RECORDS FOR THIS TASK ->
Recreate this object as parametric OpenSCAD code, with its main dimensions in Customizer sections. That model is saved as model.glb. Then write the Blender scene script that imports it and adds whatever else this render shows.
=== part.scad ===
---
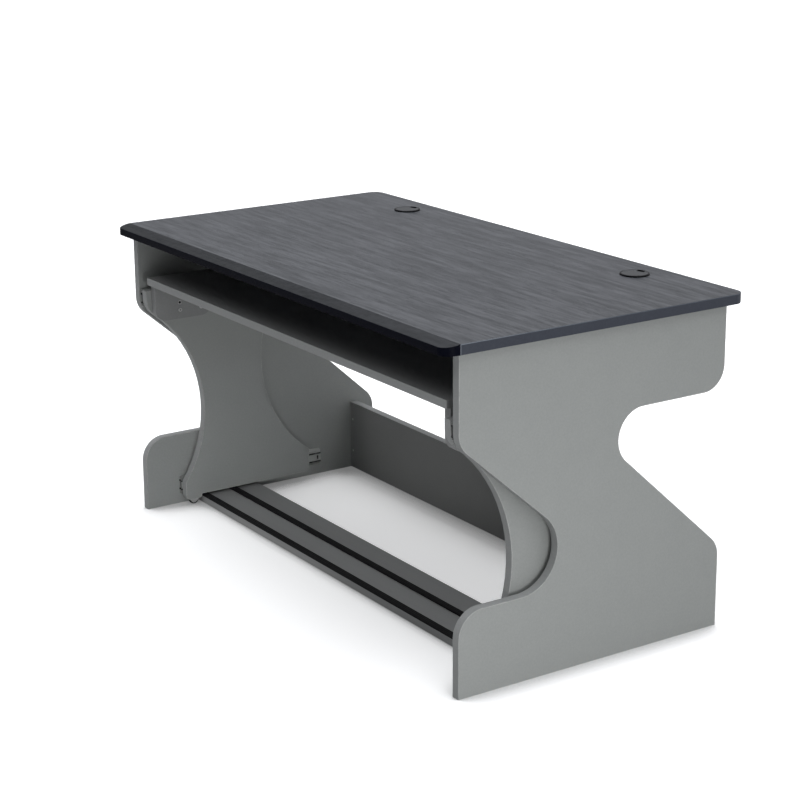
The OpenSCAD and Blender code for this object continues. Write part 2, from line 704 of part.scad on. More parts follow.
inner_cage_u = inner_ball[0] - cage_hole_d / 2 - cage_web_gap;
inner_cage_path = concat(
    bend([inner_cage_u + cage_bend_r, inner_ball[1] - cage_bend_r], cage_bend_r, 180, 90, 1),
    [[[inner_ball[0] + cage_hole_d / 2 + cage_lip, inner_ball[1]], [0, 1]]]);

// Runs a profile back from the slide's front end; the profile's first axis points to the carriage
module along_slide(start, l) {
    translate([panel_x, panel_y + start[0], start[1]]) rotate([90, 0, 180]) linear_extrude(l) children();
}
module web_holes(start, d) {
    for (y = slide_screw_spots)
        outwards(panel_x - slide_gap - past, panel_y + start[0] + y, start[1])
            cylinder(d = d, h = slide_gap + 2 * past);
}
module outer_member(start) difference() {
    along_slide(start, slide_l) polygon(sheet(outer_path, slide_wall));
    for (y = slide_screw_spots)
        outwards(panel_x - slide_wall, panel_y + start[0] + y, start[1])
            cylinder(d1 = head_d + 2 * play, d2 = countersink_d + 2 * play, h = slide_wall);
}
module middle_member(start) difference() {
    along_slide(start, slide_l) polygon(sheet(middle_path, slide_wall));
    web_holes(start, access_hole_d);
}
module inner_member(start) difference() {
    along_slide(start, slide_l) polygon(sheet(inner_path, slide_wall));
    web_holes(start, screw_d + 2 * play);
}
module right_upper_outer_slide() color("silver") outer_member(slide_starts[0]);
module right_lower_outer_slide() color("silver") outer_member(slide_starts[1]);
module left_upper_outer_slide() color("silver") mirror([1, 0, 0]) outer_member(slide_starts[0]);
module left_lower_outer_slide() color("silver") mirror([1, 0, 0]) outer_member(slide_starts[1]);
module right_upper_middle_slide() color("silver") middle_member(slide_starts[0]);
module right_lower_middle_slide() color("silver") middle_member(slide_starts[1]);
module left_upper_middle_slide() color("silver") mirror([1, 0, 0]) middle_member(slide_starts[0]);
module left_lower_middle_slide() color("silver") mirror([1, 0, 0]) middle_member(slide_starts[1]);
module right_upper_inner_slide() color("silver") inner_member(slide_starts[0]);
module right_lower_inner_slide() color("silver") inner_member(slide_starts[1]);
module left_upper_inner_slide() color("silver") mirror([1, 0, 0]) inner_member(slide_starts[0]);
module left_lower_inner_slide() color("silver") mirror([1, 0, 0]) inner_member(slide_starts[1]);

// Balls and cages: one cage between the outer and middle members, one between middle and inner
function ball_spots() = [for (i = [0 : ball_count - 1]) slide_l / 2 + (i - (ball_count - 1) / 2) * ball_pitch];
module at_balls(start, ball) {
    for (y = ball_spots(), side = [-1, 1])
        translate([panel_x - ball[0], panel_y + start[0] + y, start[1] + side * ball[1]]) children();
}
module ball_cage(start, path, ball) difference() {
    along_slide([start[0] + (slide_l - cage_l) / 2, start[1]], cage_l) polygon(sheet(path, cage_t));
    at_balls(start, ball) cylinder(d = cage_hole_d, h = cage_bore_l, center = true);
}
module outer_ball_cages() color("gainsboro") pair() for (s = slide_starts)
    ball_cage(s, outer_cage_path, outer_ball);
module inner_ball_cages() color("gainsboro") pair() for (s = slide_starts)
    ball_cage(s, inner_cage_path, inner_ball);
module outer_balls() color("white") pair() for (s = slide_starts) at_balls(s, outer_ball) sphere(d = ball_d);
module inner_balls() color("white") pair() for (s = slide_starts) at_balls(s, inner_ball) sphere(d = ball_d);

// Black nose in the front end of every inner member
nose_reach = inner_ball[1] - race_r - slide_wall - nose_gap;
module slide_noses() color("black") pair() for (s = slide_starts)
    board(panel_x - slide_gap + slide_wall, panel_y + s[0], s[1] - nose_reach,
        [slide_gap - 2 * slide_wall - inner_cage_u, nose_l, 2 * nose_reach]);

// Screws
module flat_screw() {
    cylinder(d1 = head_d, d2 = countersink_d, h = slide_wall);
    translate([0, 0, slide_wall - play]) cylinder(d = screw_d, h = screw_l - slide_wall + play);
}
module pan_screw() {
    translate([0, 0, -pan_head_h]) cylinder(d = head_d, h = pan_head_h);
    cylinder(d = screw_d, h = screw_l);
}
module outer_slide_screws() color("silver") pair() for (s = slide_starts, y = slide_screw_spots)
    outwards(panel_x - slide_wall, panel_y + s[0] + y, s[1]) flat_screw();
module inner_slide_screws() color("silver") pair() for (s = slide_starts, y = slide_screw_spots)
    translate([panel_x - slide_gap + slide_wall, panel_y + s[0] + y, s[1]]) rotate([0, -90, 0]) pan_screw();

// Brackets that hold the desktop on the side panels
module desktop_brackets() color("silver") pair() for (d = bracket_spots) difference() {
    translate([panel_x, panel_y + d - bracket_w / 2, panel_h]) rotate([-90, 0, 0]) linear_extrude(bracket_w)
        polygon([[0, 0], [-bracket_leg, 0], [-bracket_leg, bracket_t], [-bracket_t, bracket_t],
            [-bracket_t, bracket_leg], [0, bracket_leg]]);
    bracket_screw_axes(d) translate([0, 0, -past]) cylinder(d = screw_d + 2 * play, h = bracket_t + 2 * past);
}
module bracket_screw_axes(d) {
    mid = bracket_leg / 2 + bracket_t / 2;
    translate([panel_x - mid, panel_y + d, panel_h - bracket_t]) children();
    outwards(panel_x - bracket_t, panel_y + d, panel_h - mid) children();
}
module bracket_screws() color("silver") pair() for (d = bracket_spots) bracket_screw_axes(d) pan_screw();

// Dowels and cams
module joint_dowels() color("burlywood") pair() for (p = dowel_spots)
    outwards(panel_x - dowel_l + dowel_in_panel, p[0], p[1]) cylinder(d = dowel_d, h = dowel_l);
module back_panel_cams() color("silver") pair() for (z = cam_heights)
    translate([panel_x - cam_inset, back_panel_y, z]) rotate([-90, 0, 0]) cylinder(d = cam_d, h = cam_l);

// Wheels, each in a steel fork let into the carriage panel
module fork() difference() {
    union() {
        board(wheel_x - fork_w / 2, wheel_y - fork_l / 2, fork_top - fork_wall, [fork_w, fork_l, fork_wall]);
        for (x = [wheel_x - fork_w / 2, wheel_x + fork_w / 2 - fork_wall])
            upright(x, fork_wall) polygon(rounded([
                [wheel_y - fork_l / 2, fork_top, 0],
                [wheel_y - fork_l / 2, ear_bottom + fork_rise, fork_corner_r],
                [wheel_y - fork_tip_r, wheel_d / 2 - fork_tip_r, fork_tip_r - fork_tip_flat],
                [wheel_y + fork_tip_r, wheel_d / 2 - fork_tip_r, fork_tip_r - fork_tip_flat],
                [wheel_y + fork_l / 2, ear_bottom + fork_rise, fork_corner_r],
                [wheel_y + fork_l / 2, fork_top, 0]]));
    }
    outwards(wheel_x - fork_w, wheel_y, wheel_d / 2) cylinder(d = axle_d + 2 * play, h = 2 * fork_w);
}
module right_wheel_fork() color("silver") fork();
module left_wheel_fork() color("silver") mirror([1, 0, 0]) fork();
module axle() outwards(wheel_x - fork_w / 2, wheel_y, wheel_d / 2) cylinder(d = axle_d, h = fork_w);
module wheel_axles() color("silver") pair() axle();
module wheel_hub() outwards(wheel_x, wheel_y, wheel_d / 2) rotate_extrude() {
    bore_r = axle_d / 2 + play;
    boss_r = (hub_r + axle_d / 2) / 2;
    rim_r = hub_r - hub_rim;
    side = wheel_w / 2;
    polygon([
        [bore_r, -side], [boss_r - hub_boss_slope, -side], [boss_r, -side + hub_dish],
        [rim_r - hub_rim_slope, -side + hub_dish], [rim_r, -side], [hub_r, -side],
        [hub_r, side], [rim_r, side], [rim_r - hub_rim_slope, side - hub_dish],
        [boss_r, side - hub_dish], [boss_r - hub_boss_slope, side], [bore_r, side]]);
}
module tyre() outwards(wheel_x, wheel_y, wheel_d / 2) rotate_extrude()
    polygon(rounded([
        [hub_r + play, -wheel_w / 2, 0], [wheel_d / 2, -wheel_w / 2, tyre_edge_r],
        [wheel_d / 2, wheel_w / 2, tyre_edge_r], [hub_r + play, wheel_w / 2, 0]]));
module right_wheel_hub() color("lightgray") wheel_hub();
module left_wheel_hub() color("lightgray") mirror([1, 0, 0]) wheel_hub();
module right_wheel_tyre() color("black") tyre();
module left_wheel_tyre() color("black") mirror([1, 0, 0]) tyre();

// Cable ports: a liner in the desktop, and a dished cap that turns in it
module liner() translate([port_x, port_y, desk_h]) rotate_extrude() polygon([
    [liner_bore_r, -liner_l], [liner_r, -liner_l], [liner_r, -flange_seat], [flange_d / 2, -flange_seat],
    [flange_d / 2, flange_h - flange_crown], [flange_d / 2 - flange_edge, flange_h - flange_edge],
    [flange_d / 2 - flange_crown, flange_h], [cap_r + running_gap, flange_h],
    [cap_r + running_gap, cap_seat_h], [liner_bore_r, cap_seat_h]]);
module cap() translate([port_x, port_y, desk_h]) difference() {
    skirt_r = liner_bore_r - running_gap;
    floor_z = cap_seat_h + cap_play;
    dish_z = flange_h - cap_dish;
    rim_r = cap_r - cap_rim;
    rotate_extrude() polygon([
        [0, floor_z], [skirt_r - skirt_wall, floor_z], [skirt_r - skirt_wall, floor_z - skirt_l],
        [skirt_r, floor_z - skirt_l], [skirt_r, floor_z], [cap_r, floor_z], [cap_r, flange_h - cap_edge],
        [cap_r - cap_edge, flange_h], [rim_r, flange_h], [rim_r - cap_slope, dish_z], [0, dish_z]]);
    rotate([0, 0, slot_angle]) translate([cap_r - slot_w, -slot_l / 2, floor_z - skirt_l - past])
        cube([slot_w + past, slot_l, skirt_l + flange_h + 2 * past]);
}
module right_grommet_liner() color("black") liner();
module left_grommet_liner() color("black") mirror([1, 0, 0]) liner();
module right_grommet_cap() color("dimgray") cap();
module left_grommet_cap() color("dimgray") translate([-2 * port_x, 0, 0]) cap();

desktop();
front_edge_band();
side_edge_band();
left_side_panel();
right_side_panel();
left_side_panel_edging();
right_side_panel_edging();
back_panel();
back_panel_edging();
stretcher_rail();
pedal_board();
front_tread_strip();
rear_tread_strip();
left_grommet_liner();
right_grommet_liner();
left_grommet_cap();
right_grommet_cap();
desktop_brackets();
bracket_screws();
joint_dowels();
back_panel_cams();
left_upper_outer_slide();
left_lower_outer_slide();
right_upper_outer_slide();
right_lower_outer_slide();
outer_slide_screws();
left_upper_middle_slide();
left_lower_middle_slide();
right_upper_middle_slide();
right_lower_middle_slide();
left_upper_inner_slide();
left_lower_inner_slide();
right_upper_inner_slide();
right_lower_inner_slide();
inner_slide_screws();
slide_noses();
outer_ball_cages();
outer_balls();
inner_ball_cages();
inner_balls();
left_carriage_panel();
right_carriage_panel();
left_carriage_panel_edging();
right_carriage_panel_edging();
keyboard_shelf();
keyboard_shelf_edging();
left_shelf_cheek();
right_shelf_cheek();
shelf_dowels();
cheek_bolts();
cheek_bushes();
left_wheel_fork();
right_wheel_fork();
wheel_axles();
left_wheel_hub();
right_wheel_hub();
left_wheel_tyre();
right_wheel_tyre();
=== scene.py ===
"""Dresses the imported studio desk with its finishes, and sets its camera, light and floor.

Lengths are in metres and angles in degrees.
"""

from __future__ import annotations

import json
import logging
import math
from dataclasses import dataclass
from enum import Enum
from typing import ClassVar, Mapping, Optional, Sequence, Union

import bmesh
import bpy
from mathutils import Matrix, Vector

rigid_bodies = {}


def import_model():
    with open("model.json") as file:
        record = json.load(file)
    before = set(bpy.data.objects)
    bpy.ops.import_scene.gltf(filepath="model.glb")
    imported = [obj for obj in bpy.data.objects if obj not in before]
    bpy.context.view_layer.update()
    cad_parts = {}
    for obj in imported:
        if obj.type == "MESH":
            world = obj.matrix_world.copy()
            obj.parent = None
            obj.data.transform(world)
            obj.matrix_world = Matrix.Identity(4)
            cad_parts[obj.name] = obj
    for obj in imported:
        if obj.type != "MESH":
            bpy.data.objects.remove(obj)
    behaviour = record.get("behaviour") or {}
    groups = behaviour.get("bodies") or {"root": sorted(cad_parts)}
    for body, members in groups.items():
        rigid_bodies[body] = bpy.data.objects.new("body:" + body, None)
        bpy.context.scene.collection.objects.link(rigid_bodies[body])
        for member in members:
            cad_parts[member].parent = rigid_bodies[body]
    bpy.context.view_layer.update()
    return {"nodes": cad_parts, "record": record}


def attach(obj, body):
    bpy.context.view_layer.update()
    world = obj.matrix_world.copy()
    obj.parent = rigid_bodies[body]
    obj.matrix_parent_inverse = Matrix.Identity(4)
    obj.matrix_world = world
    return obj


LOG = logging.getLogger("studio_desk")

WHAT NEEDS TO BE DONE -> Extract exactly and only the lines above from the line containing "obj.parent = None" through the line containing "obj.parent = rigid_bodies[body]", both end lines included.

RESPONSE FOR THIS EXERCISE ->
            obj.parent = None
            obj.data.transform(world)
            obj.matrix_world = Matrix.Identity(4)
            cad_parts[obj.name] = obj
    for obj in imported:
        if obj.type != "MESH":
            bpy.data.objects.remove(obj)
    behaviour = record.get("behaviour") or {}
    groups = behaviour.get("bodies") or {"root": sorted(cad_parts)}
    for body, members in groups.items():
        rigid_bodies[body] = bpy.data.objects.new("body:" + body, None)
        bpy.context.scene.collection.objects.link(rigid_bodies[body])
        for member in members:
            cad_parts[member].parent = rigid_bodies[body]
    bpy.context.view_layer.update()
    return {"nodes": cad_parts, "record": record}


def attach(obj, body):
    bpy.context.view_layer.update()
    world = obj.matrix_world.copy()
    obj.parent = rigid_bodies[body]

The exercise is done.